Because of the high value of condensate and liquids, oil and gas fields are often injected with nitrogen to increase oil and gas production. As a consequence, the nitrogen content in the feed gas to a downstream gas processing plant from such fields will increase over time. For example, in the initial phase of the gas processing plant operation, nitrogen content in the feed gas from the field is typically low (e.g., 1-3 mol %). As enhanced oil recovery process continues, the nitrogen content in the feed gas to the gas plant can significantly increase (e.g., to as high as 18-30 mol %), which in most cases necessitates the use of a nitrogen rejection unit to remove the nitrogen from processed gas to meet pipeline transmission specification (e.g., typically 3 mol %).
In addition to nitrogen removal, CO2 is also present in most feed gas streams from a gas well and must be removed by an acid gas removal unit (e.g., to 1-2 mol %) to avoid CO2 freezing in a downstream demethanizer column in which natural gas liquids are recovered from the feed gas. CO2 removal is typically performed using an amine unit and produces in most cases a feed stream to a downstream natural gas recovery unit (NGL recovery unit) that will have sufficiently low CO2 content to avoid freezing issues in the NGL recovery unit (e.g., operating at about −150° F. to remove C2+ components). However, a typical NRU operates at a much lower temperatures (e.g., as low as −250° F.), and at such low cryogenic temperatures, the NRU feed gas must contain no more than 0.001 to 0.002 mol % (200 to 2000 ppmv) CO2. Unfortunately, such low levels are commonly not achievable with the amine units of most existing gas processing plants as these units are designed for production of a feed gas to an NGL recovery unit, but not for deep CO2 removal. Thus, in many cases an acid gas removal unit must be revamped for deep CO2 to meet the NRU feed gas specification as exemplarily depicted in Prior Art FIG. 1, described in more detail below.
An amine unit revamp option typically requires increasing solvent circulation and heating duties, and changing out the existing solvent with a more aggressive amine solvent such as DGA (Diglycolamine) or activated MDEA (Methyl Diethanolamine). While such option is at least conceptually possible, capital requirements and operating costs are often very high and require extended plant shutdown, which is generally not desirable. Moreover, most amine plants already operate at maximum capacity and do not have room for further solvent increase. Alternatively, a new amine unit can be added downstream of the NGL recovery unit as exemplarily depicted in Prior Art FIG. 2, and described in more detail below. While additional units are less intrusive than a revamp option, new amine units typically produce a wet treated gas that must be further dried with molecular sieve or other dryers to avoid freezing in the NRU, making this option even more costly.

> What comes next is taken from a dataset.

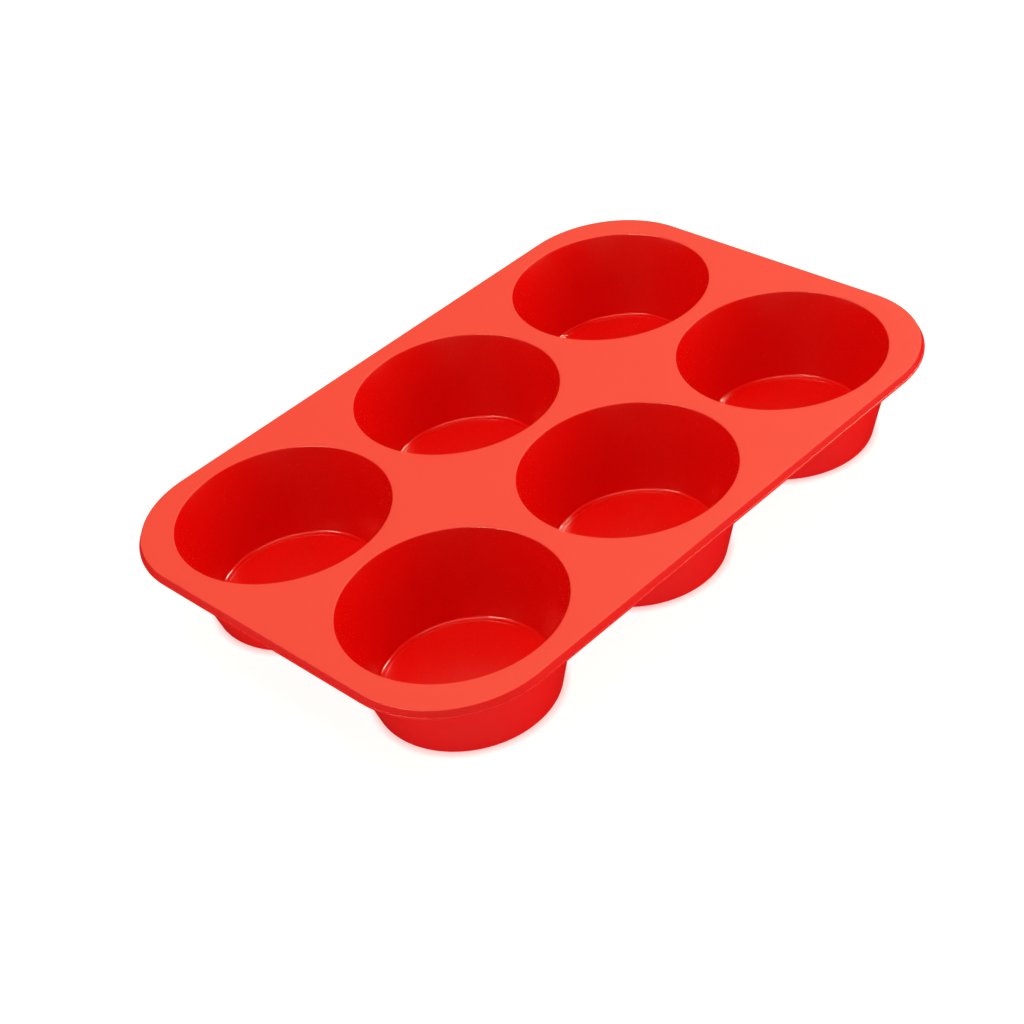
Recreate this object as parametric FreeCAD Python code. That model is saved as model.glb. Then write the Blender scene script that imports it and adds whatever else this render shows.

Nitrogen rejection, CO2 removal, and NGL recovery can be performed in an integrated process having multiple process streams and as fractionation steps as is described, for example, in GB 2500830 or WO 2012/177405. These and all other referenced extrinsic materials are incorporated herein by reference in their entirety. Where a definition or use of a term in a reference that is incorporated by reference is inconsistent or contrary to the definition of that term provided herein, the definition of that term provided herein is deemed to be controlling. In another approach, CO2 freezing can be entirely avoided by use of a solvent process as described in U.S. Pat. No. 5,406,802 or US 2002/0139244. While such known systems and methods are generally effective for their intended purpose, they will require in most cases de novo installations and will not be suitable for revamps.
Thus, although various configurations and methods are known to reject nitrogen from the feed gas, all or almost all suffer from one or more disadvantages. Among other things, feed gas to the NRU from an upstream CO2 removal unit will often have a CO2 content that is unsuitable for feeding into an NRU, or to achieve low CO2 levels, existing amine units have to be modified or additional amine units must be installed. Viewed from a different perspective, sufficient CO2 removal by an existing amine (or other CO2 removal) unit is not provided or too expensive for economic implementation into a plant with the existing amine (or other CO2 removal) unit. Moreover, where additional amine units are provided, the treated gas is frequently too wet for direct feeding into the NRU and must be dried. Thus, there is still a need to provide improved methods and configurations for CO2 removal in high nitrogen feed gases.